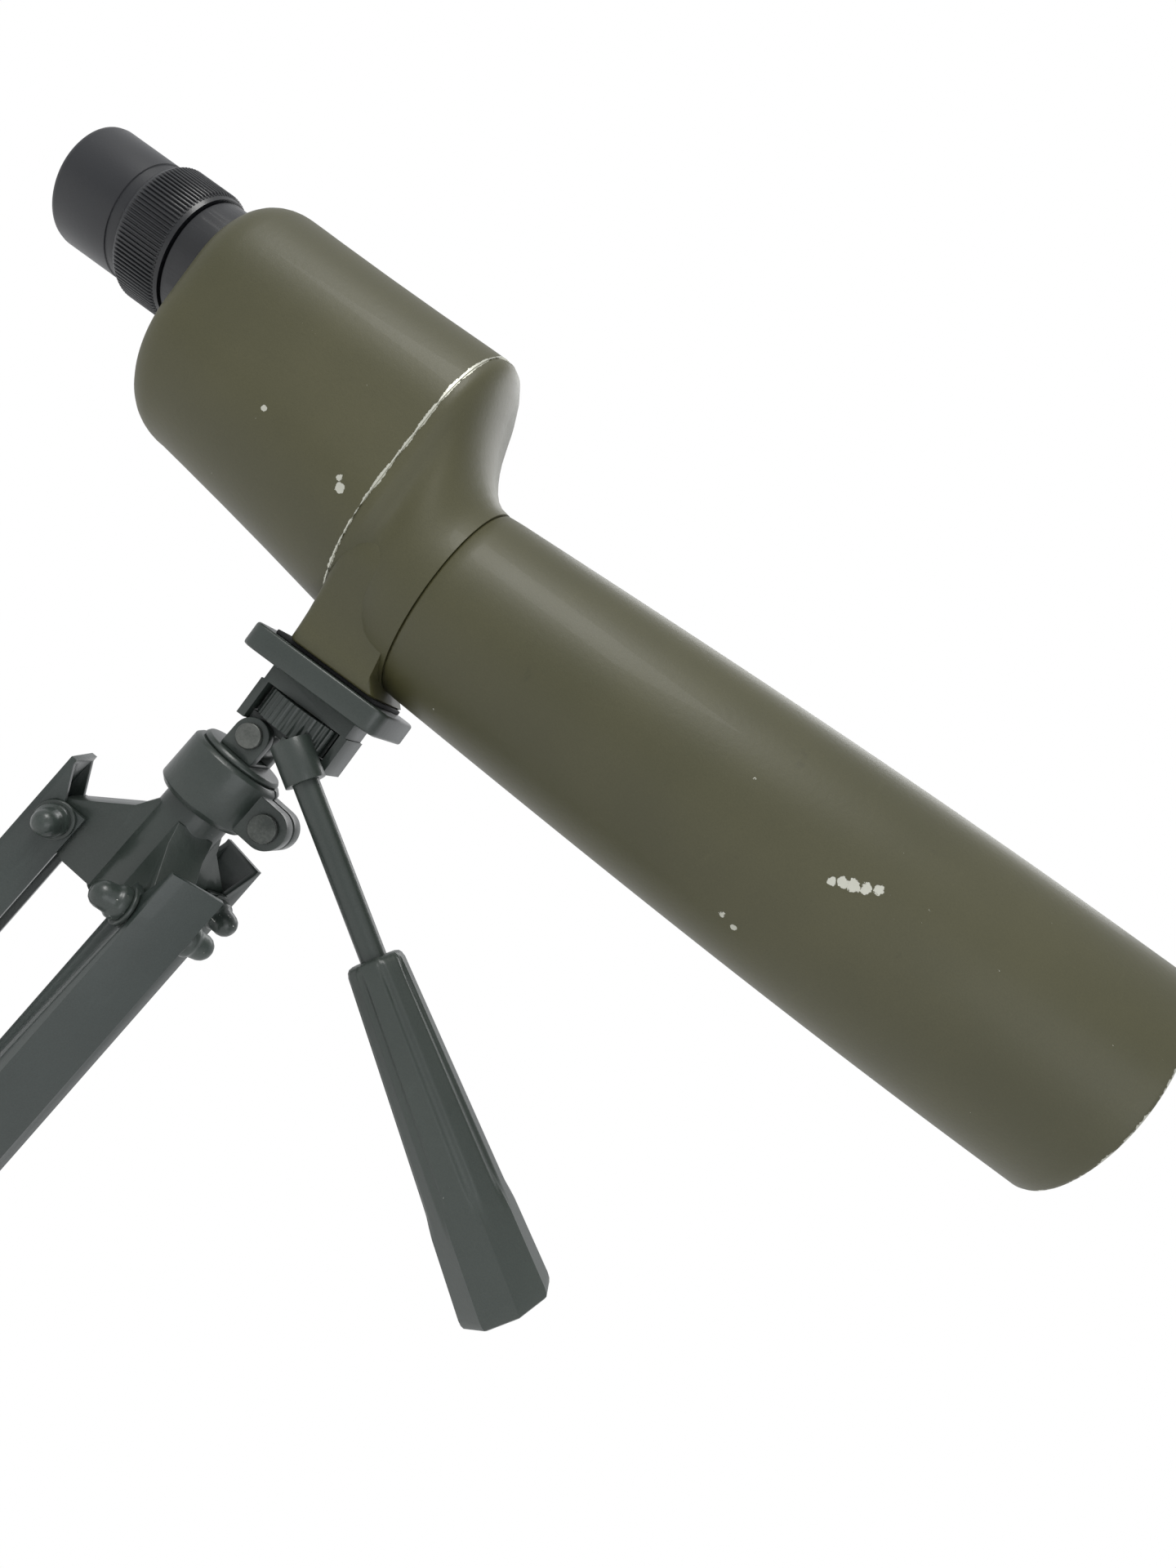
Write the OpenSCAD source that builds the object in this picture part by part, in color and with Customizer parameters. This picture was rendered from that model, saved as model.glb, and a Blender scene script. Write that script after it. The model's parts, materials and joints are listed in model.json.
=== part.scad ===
/* [Stand] */
// Height of the leg pivots above the ground with the legs folded
pivot_z = 168; // [150:1:240]
// Distance of each leg pivot from the stand's axis
pivot_r = 24; // [22:0.5:28]
// Width of a leg channel across its web
leg_w = 15; // [14.5:0.1:17]
// Depth of a leg channel
leg_d = 12.6; // [12:0.1:14]

/* [Head] */
// Radius of the azimuth drum
drum_r = 13.3; // [12.5:0.1:14]
// Height of the azimuth drum
drum_h = 15.5; // [14:0.5:20]
// Angle of the pan handle below the scope's axis
handle_drop = 32; // [28:1:34]
// Length of the handle grip
grip_len = 91; // [80:1:100]

// Upward tilt of the scope at rest
rest_tilt = 5; // [0:1:8]

/* [Scope] */
// Length of the objective barrel
barrel_len = 203; // [190:1:220]
// Outer radius of the barrel at its front rim
rim_r = 33.8; // [33.4:0.1:35]
// Radius of the eyecup
eyecup_r = 16.6; // [16:0.1:17.4]
// Height of the eyepiece axis above the objective axis
axis_offset = 35; // [33:1:36]

/* [Hidden] */
$fn = 64;

olive = [0.35, 0.34, 0.25];
grey_green = [0.27, 0.30, 0.28];
black = [0.13, 0.14, 0.15];
brass = [0.7, 0.6, 0.35];
glass = [0.75, 0.85, 0.88];
rubber = [0.1, 0.1, 0.1];

leg_az = [190, 70, 310];         // bearings of the three legs
sheet = 1.6;                     // thickness of the leg sheet
arm_t = 10.6;                    // thickness of a hub arm
web_x = pivot_r + 5.6;           // inner face of a folded leg's web
leg_top = 15;                    // height of a leg above its pivot
bolt_r = 2.4;
foot_h = 14;

drum_z = pivot_z + 24.5;         // underside of the drum
disc_z = drum_z + drum_h;
disc_t = 1.8;
yoke_z = disc_z + disc_t;        // floor of the tilt yoke
tilt_z = yoke_z + 6;             // tilt axis
neck_x = 7;                      // the neck and plate stand forward of the tilt axis
wheel_z = yoke_z + 12;
wheel_h = 7.5;
wheel_r = 11.6;
bridge_z = wheel_z + wheel_h + 0.4;
plate_z = bridge_z + 5;
plate_t = 6.5;
pad_t = 1.2;
base_z = plate_z + plate_t + pad_t;   // foot of the scope's pedestal
spindle_r = 6;
pin_r = 2;
run = 0.05;                      // running clearance

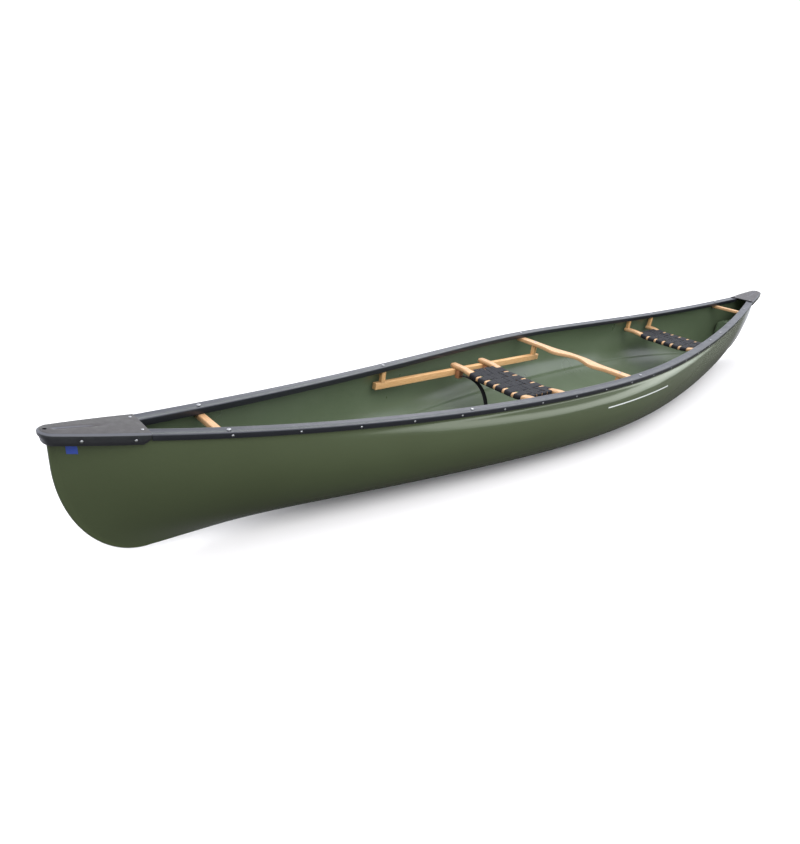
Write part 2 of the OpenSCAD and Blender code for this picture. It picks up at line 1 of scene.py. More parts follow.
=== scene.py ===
"""Looks of the canoe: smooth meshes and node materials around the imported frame.

Everything is in metres in the frame's own axes: +X to the bow, +Y to port, +Z up, with the origin at
the keel's lowest point amidships. Shapes that the frame fixes (seats, rails, posts, bolts) take their
places from the frame's boxes; the hull's lines are the formulas of the CAD source.
"""

import json
import math

import bmesh
import bpy
import numpy as np
from mathutils import Matrix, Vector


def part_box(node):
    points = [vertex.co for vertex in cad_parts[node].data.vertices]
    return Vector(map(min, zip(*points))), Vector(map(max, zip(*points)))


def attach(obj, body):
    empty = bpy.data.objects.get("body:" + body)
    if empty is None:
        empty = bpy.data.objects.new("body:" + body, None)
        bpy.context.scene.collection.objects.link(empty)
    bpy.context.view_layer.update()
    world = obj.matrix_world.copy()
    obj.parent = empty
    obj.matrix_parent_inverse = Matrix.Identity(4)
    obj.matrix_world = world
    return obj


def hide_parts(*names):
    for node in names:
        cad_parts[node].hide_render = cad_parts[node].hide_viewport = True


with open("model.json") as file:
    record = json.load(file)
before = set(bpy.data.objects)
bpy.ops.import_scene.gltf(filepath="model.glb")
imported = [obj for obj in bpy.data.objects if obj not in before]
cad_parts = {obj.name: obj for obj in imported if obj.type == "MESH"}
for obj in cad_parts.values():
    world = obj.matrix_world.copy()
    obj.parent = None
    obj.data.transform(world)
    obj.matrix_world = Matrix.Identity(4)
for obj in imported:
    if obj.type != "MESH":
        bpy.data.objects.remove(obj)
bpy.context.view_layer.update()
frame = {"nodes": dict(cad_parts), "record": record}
RECORD = frame["record"]
BODY_OF = {n: body for body, nodes in RECORD["behaviour"]["bodies"].items() for n in nodes}
MM = 0.001

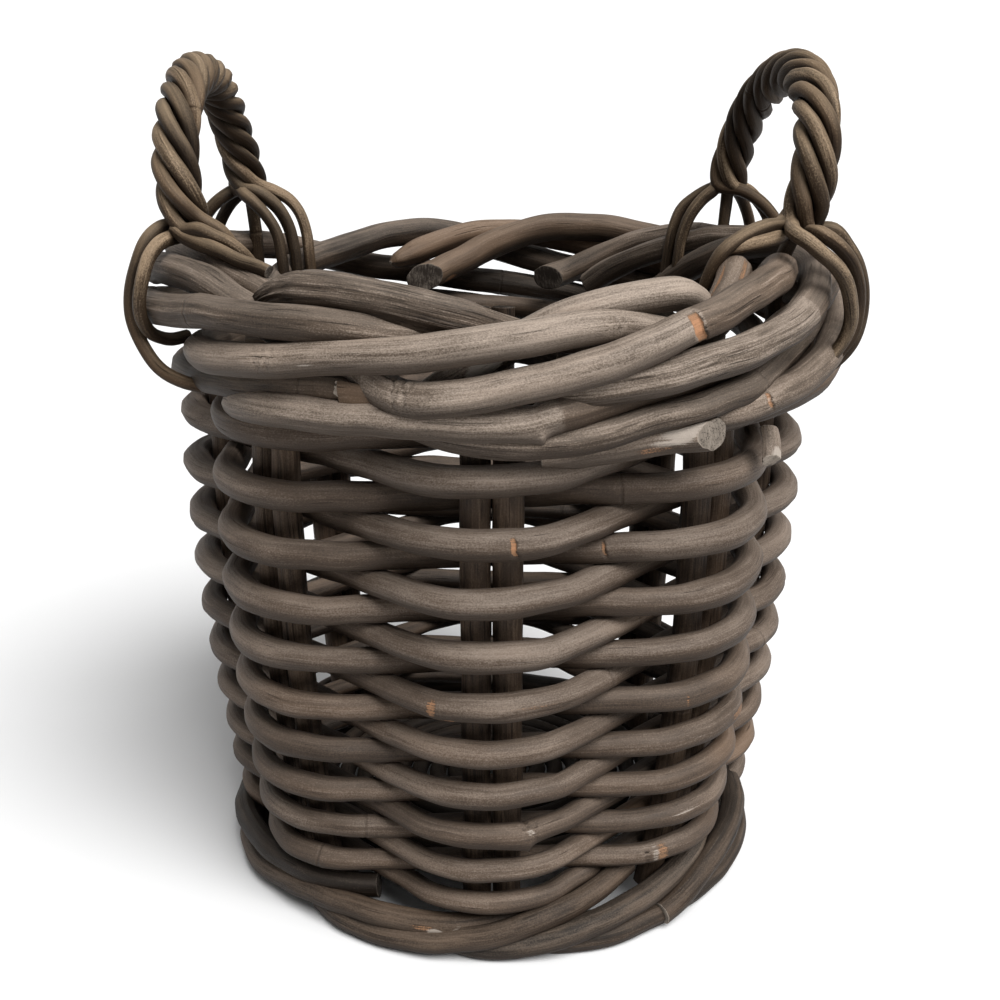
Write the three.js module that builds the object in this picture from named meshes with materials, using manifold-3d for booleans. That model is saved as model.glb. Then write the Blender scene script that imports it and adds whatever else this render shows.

· · ·

WRITTEN PROBLEM: Copy out the whole listing exactly.

EXERCISE ANSWER:
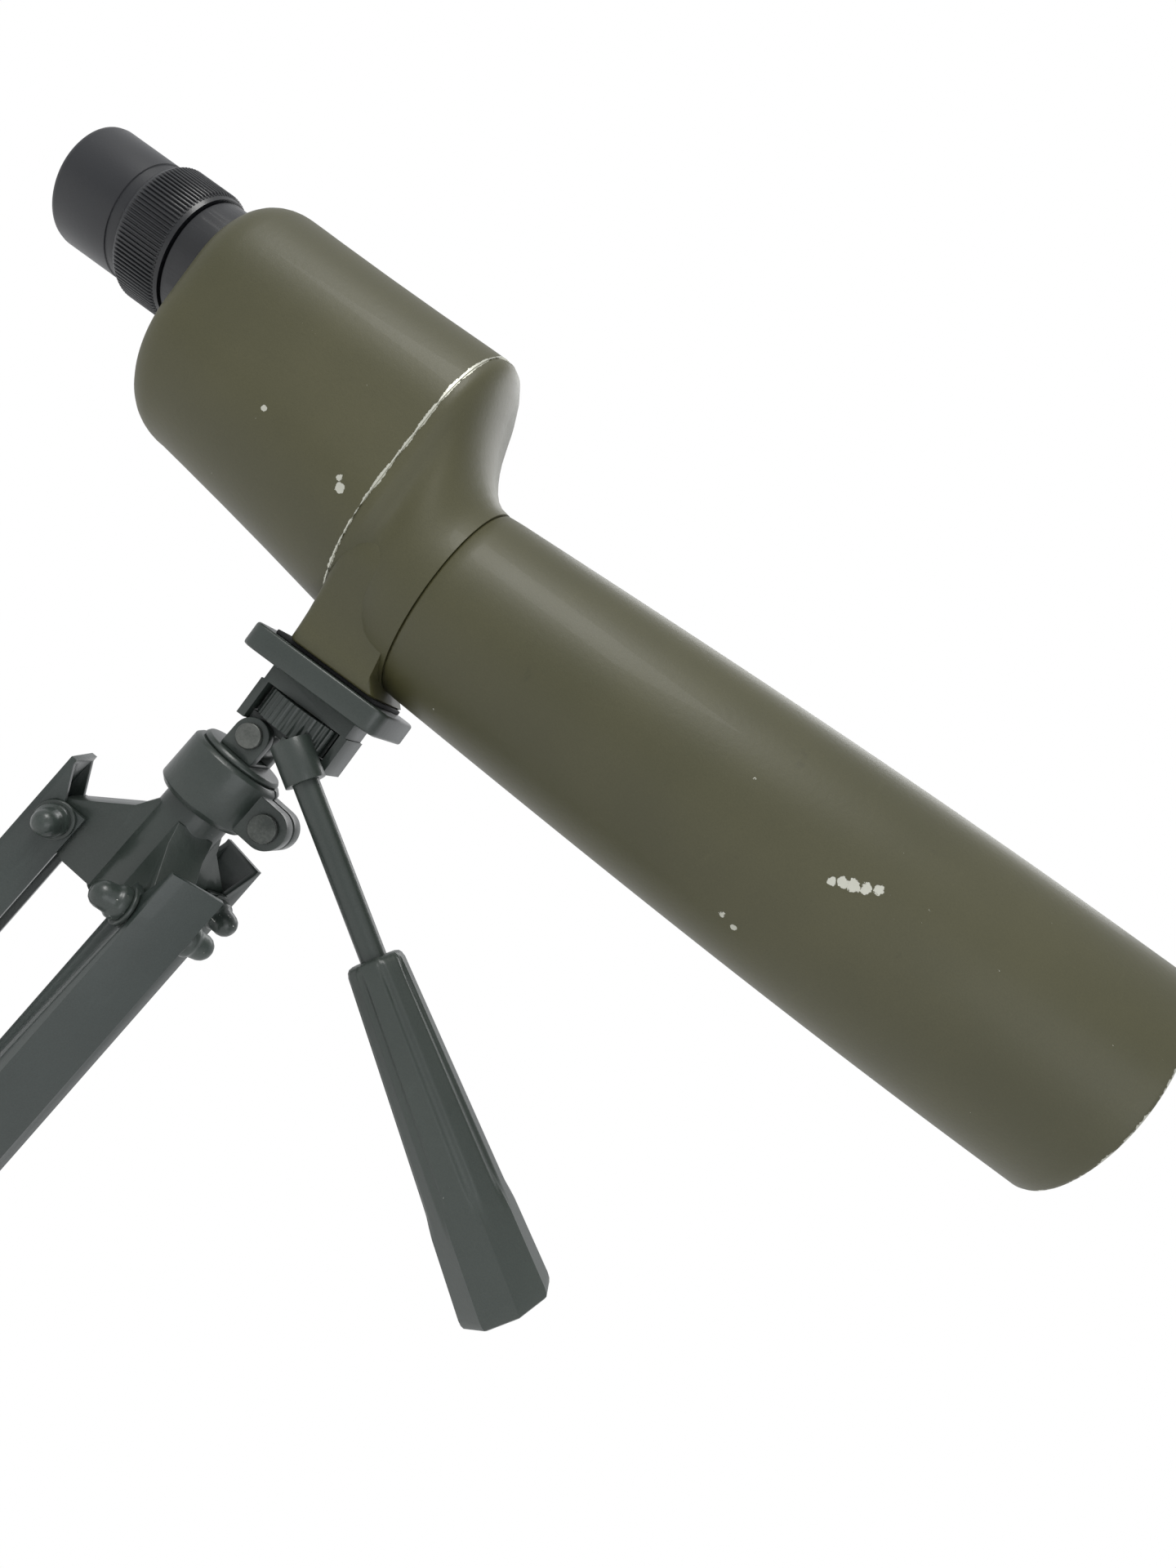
Write the OpenSCAD source that builds the object in this picture part by part, in color and with Customizer parameters. This picture was rendered from that model, saved as model.glb, and a Blender scene script. Write that script after it. The model's parts, materials and joints are listed in model.json.
=== part.scad ===
/* [Stand] */
// Height of the leg pivots above the ground with the legs folded
pivot_z = 168; // [150:1:240]
// Distance of each leg pivot from the stand's axis
pivot_r = 24; // [22:0.5:28]
// Width of a leg channel across its web
leg_w = 15; // [14.5:0.1:17]
// Depth of a leg channel
leg_d = 12.6; // [12:0.1:14]

/* [Head] */
// Radius of the azimuth drum
drum_r = 13.3; // [12.5:0.1:14]
// Height of the azimuth drum
drum_h = 15.5; // [14:0.5:20]
// Angle of the pan handle below the scope's axis
handle_drop = 32; // [28:1:34]
// Length of the handle grip
grip_len = 91; // [80:1:100]

// Upward tilt of the scope at rest
rest_tilt = 5; // [0:1:8]

/* [Scope] */
// Length of the objective barrel
barrel_len = 203; // [190:1:220]
// Outer radius of the barrel at its front rim
rim_r = 33.8; // [33.4:0.1:35]
// Radius of the eyecup
eyecup_r = 16.6; // [16:0.1:17.4]
// Height of the eyepiece axis above the objective axis
axis_offset = 35; // [33:1:36]

/* [Hidden] */
$fn = 64;

olive = [0.35, 0.34, 0.25];
grey_green = [0.27, 0.30, 0.28];
black = [0.13, 0.14, 0.15];
brass = [0.7, 0.6, 0.35];
glass = [0.75, 0.85, 0.88];
rubber = [0.1, 0.1, 0.1];

leg_az = [190, 70, 310];         // bearings of the three legs
sheet = 1.6;                     // thickness of the leg sheet
arm_t = 10.6;                    // thickness of a hub arm
web_x = pivot_r + 5.6;           // inner face of a folded leg's web
leg_top = 15;                    // height of a leg above its pivot
bolt_r = 2.4;
foot_h = 14;

drum_z = pivot_z + 24.5;         // underside of the drum
disc_z = drum_z + drum_h;
disc_t = 1.8;
yoke_z = disc_z + disc_t;        // floor of the tilt yoke
tilt_z = yoke_z + 6;             // tilt axis
neck_x = 7;                      // the neck and plate stand forward of the tilt axis
wheel_z = yoke_z + 12;
wheel_h = 7.5;
wheel_r = 11.6;
bridge_z = wheel_z + wheel_h + 0.4;
plate_z = bridge_z + 5;
plate_t = 6.5;
pad_t = 1.2;
base_z = plate_z + plate_t + pad_t;   // foot of the scope's pedestal
spindle_r = 6;
pin_r = 2;
run = 0.05;                      // running clearance

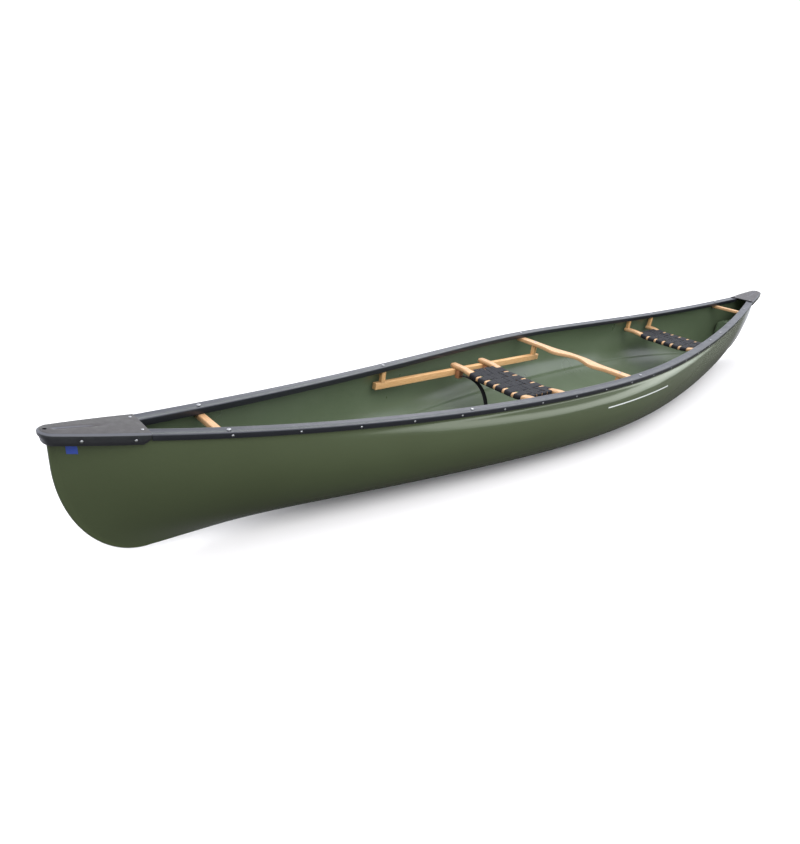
Write part 2 of the OpenSCAD and Blender code for this picture. It picks up at line 1 of scene.py. More parts follow.
=== scene.py ===
"""Looks of the canoe: smooth meshes and node materials around the imported frame.

Everything is in metres in the frame's own axes: +X to the bow, +Y to port, +Z up, with the origin at
the keel's lowest point amidships. Shapes that the frame fixes (seats, rails, posts, bolts) take their
places from the frame's boxes; the hull's lines are the formulas of the CAD source.
"""

import json
import math

import bmesh
import bpy
import numpy as np
from mathutils import Matrix, Vector


def part_box(node):
    points = [vertex.co for vertex in cad_parts[node].data.vertices]
    return Vector(map(min, zip(*points))), Vector(map(max, zip(*points)))


def attach(obj, body):
    empty = bpy.data.objects.get("body:" + body)
    if empty is None:
        empty = bpy.data.objects.new("body:" + body, None)
        bpy.context.scene.collection.objects.link(empty)
    bpy.context.view_layer.update()
    world = obj.matrix_world.copy()
    obj.parent = empty
    obj.matrix_parent_inverse = Matrix.Identity(4)
    obj.matrix_world = world
    return obj


def hide_parts(*names):
    for node in names:
        cad_parts[node].hide_render = cad_parts[node].hide_viewport = True


with open("model.json") as file:
    record = json.load(file)
before = set(bpy.data.objects)
bpy.ops.import_scene.gltf(filepath="model.glb")
imported = [obj for obj in bpy.data.objects if obj not in before]
cad_parts = {obj.name: obj for obj in imported if obj.type == "MESH"}
for obj in cad_parts.values():
    world = obj.matrix_world.copy()
    obj.parent = None
    obj.data.transform(world)
    obj.matrix_world = Matrix.Identity(4)
for obj in imported:
    if obj.type != "MESH":
        bpy.data.objects.remove(obj)
bpy.context.view_layer.update()
frame = {"nodes": dict(cad_parts), "record": record}
RECORD = frame["record"]
BODY_OF = {n: body for body, nodes in RECORD["behaviour"]["bodies"].items() for n in nodes}
MM = 0.001

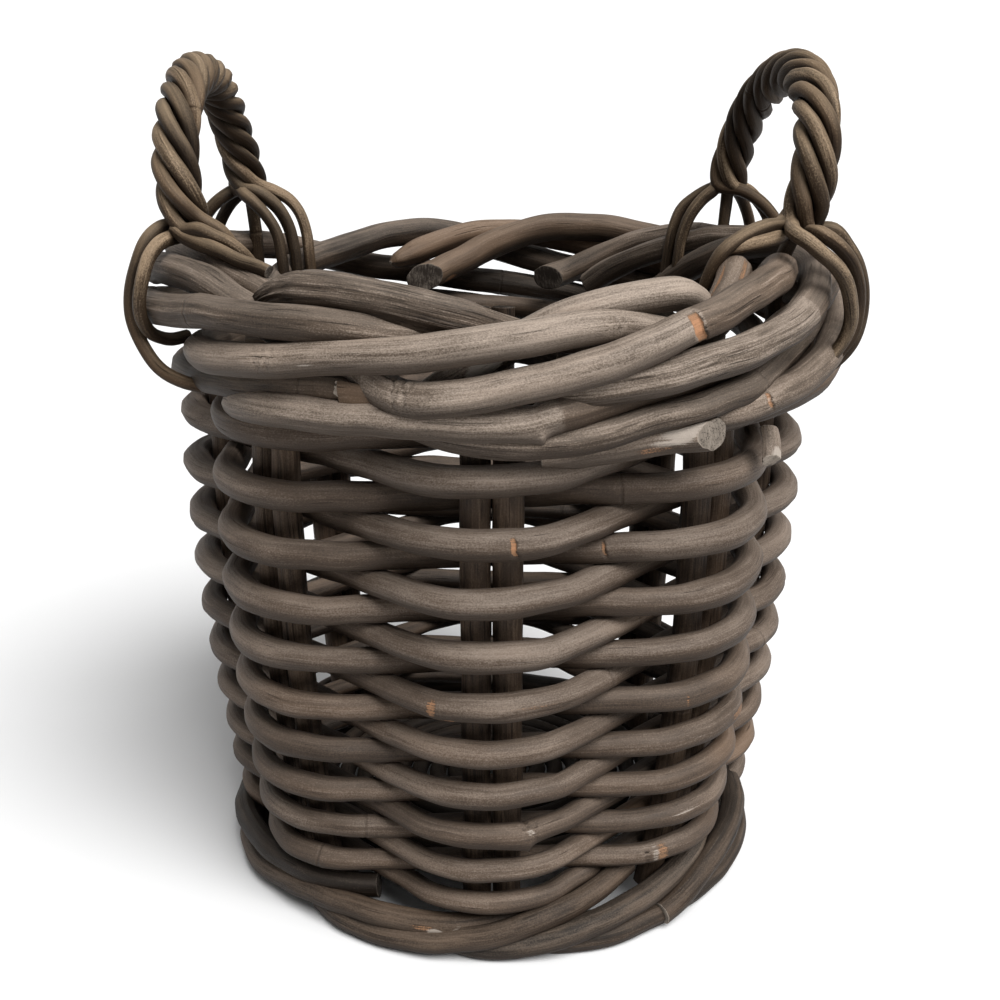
Write the three.js module that builds the object in this picture from named meshes with materials, using manifold-3d for booleans. That model is saved as model.glb. Then write the Blender scene script that imports it and adds whatever else this render shows.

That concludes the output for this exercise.